Nor do we think that the plea is one of novation as strenuously urged by counsel for the intervener after the case was remanded. The plea as filed in this case has the effect of showing that these two notes held by the intervener were discharged in at least two ways; viz., by payment, and by the principal debtor becoming the holder of the notes after their maturity in its own right. Negotiable Instruments Law, Act No. 64 of 1904, Section 119. Neither of the two methods of discharge is inconsistent with the other, for, as a matter of fact, when a note is paid and surrendered to the maker by the holder, the former comes into possession of the note in his own right, and the note is thereby cancelled. The possession by the maker of the note after maturity creates the presumption that the note has been paid and discharged. Lindsey Merc. Co., Inc., v. Lindsey, 5 La.App. 195.
The second and only remaining question is whether or not the facts show that the Universal Motors settled the two mortgage notes held by intervener on August 1, 1935, and secured possession of these notes as set forth in the supplemental answer. In our opinion, the evidence not only shows to a legal certainty *Page 146 
that such was the case, but the intervener has made a rather feeble and unimpressive denial of the fact. In fact, he does not specifically deny that the settlement was made as claimed in the supplemental answer, but attempts to evade a positive denial by saying that he does not remember.
On the other hand, the testimony of the secretary-treasurer of the Universal Motors is to the effect that this settlement was made at Many on August 1, 1935, and the two mortgage notes held by intervener were surrendered to him and by him taken back to Leesville; that these notes were in his possession as secretary-treasurer of the motor company until August 15th, when a meeting of the creditors of the motor company was held, and at which time intervener found out the insolvent condition of the motor company, and he thereupon persuaded the secretary-treasurer to return these notes to him, which was done, without any consideration whatever.

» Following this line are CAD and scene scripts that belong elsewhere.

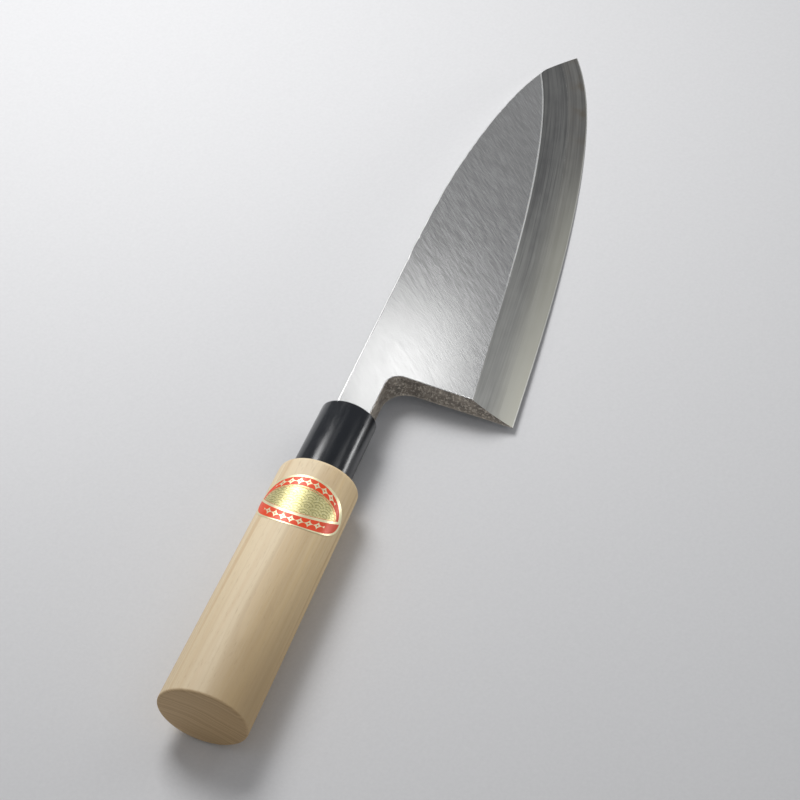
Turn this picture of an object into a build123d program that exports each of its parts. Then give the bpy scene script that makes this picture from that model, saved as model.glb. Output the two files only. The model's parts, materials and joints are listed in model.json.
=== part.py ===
from build123d import *

import os
from math import asin, atan, cos, degrees, sin, sqrt

# A single-bevel kitchen knife for a right-handed cook, lying on a table with its bevel up.
# Millimetres. In the knife's own frame x runs from the butt to the tip, y to the spine and
# z up out of the flat side, and the handle's axis is y = 0, z = 0. Heights are across the
# blade's plane, widths are through its thickness.

# All ovals are drawn with four arcs. The radius of their ends, as a share of half the height:
oval_end_share = 0.68

# Wooden handle: a tapered oval with a rounded shoulder and a tenon for the ferrule. The taper
# is what each side loses over the length.
wood_length = 101.5
butt_height = 29.8
butt_width = 24.0
wood_taper = 1.37
butt_rounding = 1.0
shoulder_rounding = 2.8

# Ferrule: a black oval cap, open to the tenon behind and slotted for the blade in front. It
# sits a little towards the spine.
ferrule_length = 28.2
ferrule_height = 19.6
ferrule_width = 15.8
ferrule_taper = 0.27
ferrule_side = 0.7
ferrule_wall = 2.2
ferrule_end_wall = 3.0
ferrule_chamfer = 0.4
slot_clearance = 0.6
seal_recess = 0.4

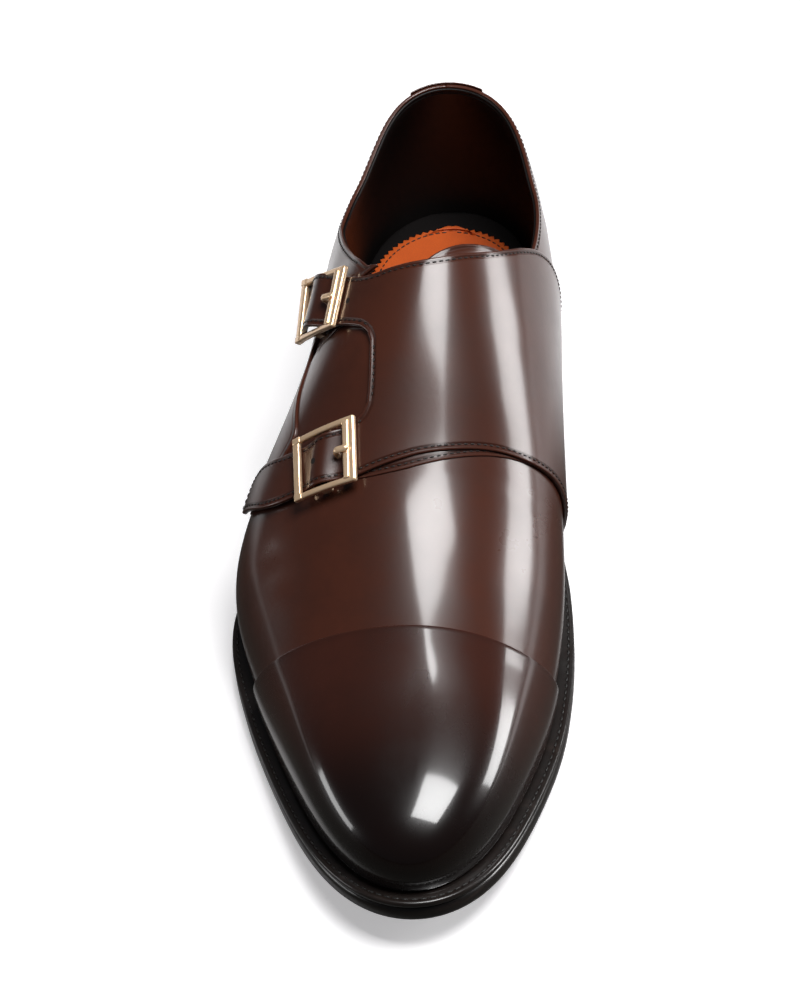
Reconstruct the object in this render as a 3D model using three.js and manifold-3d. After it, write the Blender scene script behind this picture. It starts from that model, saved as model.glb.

The testimony of the secretary-treasurer of the motor company on this point is corroborated by a statement made out at the time the settlement was made, which statement was excluded on the first trial but admitted after the case was remanded. This statement shows how the settlement was made for the two notes. The statement shows that the balance on the two notes at that time was $4,371.96, from which was deducted the proceeds of a mortgage note of the motor company dated July 23, 1935, for the sum of $1,763.92 and the proceeds of notes on four school buses amounting to $2,324.46, leaving a balance of $283.58. To this balance was added a service charge of $30, making the total balance $313.58, for which amount the motor company executed its plain note.
When the two mortgage notes were surrendered to the motor company after this settlement was made, they were discharged and the chattel mortgage securing them was released and cancelled. The attempt to re-pledge and reissue these two notes to the intervener fifteen days later could not and did not have the effect of reviving and reinstating the chattel mortgages by which the notes had been secured. Civil Code, Article 3285; Mente 
Co., Inc., v. Levy, 160 La. 496, 107 So. 318. Consequently, the claim of a preference on the proceeds of the sale of the two cars made by the intervener must fail.
For the reasons assigned, the judgment is affirmed at the cost of the appellant in both courts.